[Start Supplied data]
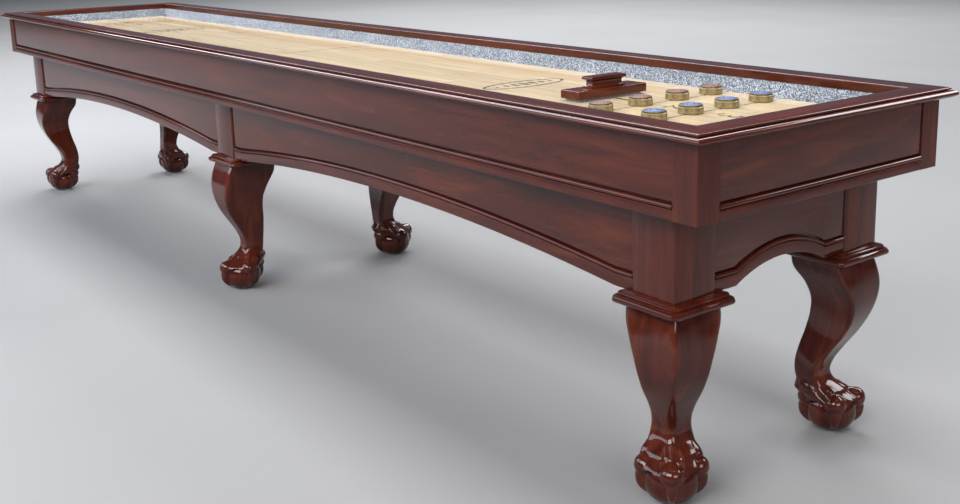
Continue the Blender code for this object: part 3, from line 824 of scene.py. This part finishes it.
# The same with a face outward: then come that face's half width and the inner face's
MIDDLE_LEG = (
    (0.4035, 0.0660, -0.0780, 0.0640, 0.0655),
    (0.3750, 0.0790, -0.0750, 0.0620, 0.0645),
    (0.3350, 0.0890, -0.0520, 0.0555, 0.0620),
    (0.3000, 0.0885, -0.0360, 0.0465, 0.0590),
    (0.2600, 0.0770, -0.0330, 0.0370, 0.0540),
    (0.2200, 0.0550, -0.0370, 0.0320, 0.0465),
    (0.1800, 0.0310, -0.0400, 0.0280, 0.0370),
    (0.1500, 0.0200, -0.0400, 0.0270, 0.0310),
    (0.1250, 0.0220, -0.0370, 0.0300, 0.0320),
    (0.1050, 0.0330, -0.0300, 0.0400, 0.0400),
)
FOOT_SHIFT = {True: 0.0, False: 0.028}  # outward, by whether an arris stands outward
RING_POINTS = 160
ANGLES = np.linspace(0.0, 2 * np.pi, RING_POINTS, endpoint=False)
TOES = tuple(math.radians(turn) for turn in (0, 90, 180, 270))

# Height, then radius, for the ball, the talons' backs and the webs; a talon's half width
BALL = (
    (0.006, 0.0340),
    (0.012, 0.0430),
    (0.022, 0.0505),
    (0.035, 0.0550),
    (0.050, 0.0560),
    (0.065, 0.0520),
    (0.080, 0.0420),
    (0.100, 0.0200),
)
TALON = (
    (0.006, 0.0365),
    (0.012, 0.0480),
    (0.022, 0.0610),
    (0.033, 0.0685),
    (0.045, 0.0712),
    (0.058, 0.0705),
    (0.070, 0.0640),
)
TALON_HALF_WIDTH = (
    (0.006, 0.0015),
    (0.014, 0.0055),
    (0.028, 0.0105),
    (0.045, 0.0150),
    (0.070, 0.0170),
)
TALON_FLANK = 0.74  # a talon's reach at its sides, as a share of its back's
WEB = (
    (0.050, 0.0640),
    (0.064, 0.0635),
    (0.080, 0.0605),
    (0.095, 0.0550),
    (0.100, 0.0525),
    (0.105, 0.0485),
    (0.112, 0.0415),
    (0.119, 0.0330),
    (0.127, 0.0200),
)
WEB_EDGE, WEB_ARCH = 0.050, 0.025  # the webs' lower edge at a toe, and its rise midway between two
WEB_HOLLOW = 0.035  # how much of its reach a web loses midway between two toes
LIP_HALF_THICKNESS = 0.0012
# A toe's tendon, the grooves beside it and the folds beyond: height, degrees from the toe, width
TENDON = ((0.0046, 0.0, 8.0), (-0.0030, 16.5, 4.0), (0.0012, 25.0, 5.0))
KNUCKLE_PLACE, KNUCKLE_HEIGHT = 0.0515, 0.0725
KNUCKLE_SIZE = (0.0225, 0.0240, 0.0220)  # radial, tangential and tall
FOOT_TOP = 0.140


def between(stations, height):
    """The stations' values at a height, on a smooth curve; beyond the ends, the end ones."""
    rows = np.array(sorted(stations))
    heights = rows[:, 0]
    height = float(np.clip(height, heights[0], heights[-1]))
    i = int(np.clip(np.searchsorted(heights, height) - 1, 0, len(rows) - 2))
    slopes = np.gradient(rows[:, 1:], heights, axis=0)
    span = heights[i + 1] - heights[i]
    t = (height - heights[i]) / span
    return (
        (2 * t**3 - 3 * t**2 + 1) * rows[i, 1:]
        + (t**3 - 2 * t**2 + t) * span * slopes[i]
        + (-2 * t**3 + 3 * t**2) * rows[i + 1, 1:]
        + (t**3 - t**2) * span * slopes[i + 1]
    )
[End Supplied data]
▶ _What to work on_
Everything from the first line above up to and including the line that contains "TOES = tuple(math.radians(turn)" should be printed exactly; please print only that.

▶ _Exercise result_
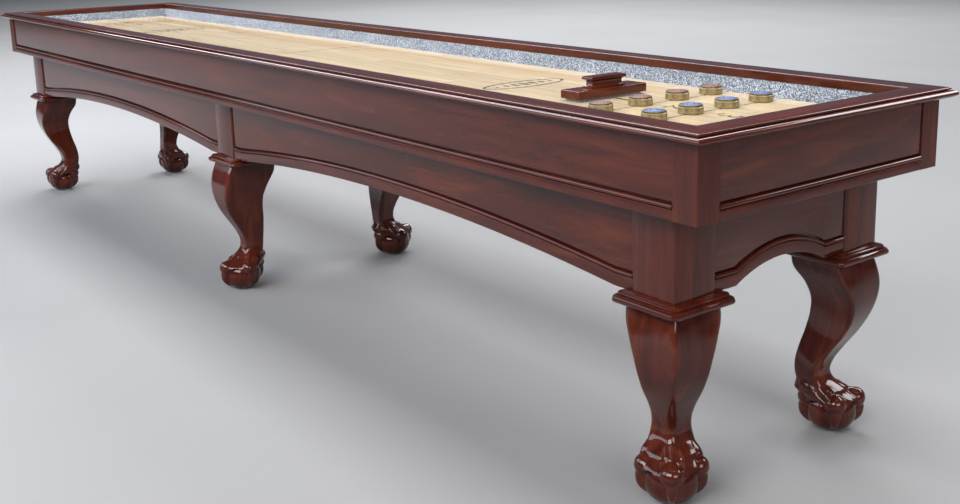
Continue the Blender code for this object: part 3, from line 824 of scene.py. This part finishes it.
# The same with a face outward: then come that face's half width and the inner face's
MIDDLE_LEG = (
    (0.4035, 0.0660, -0.0780, 0.0640, 0.0655),
    (0.3750, 0.0790, -0.0750, 0.0620, 0.0645),
    (0.3350, 0.0890, -0.0520, 0.0555, 0.0620),
    (0.3000, 0.0885, -0.0360, 0.0465, 0.0590),
    (0.2600, 0.0770, -0.0330, 0.0370, 0.0540),
    (0.2200, 0.0550, -0.0370, 0.0320, 0.0465),
    (0.1800, 0.0310, -0.0400, 0.0280, 0.0370),
    (0.1500, 0.0200, -0.0400, 0.0270, 0.0310),
    (0.1250, 0.0220, -0.0370, 0.0300, 0.0320),
    (0.1050, 0.0330, -0.0300, 0.0400, 0.0400),
)
FOOT_SHIFT = {True: 0.0, False: 0.028}  # outward, by whether an arris stands outward
RING_POINTS = 160
ANGLES = np.linspace(0.0, 2 * np.pi, RING_POINTS, endpoint=False)
TOES = tuple(math.radians(turn) for turn in (0, 90, 180, 270))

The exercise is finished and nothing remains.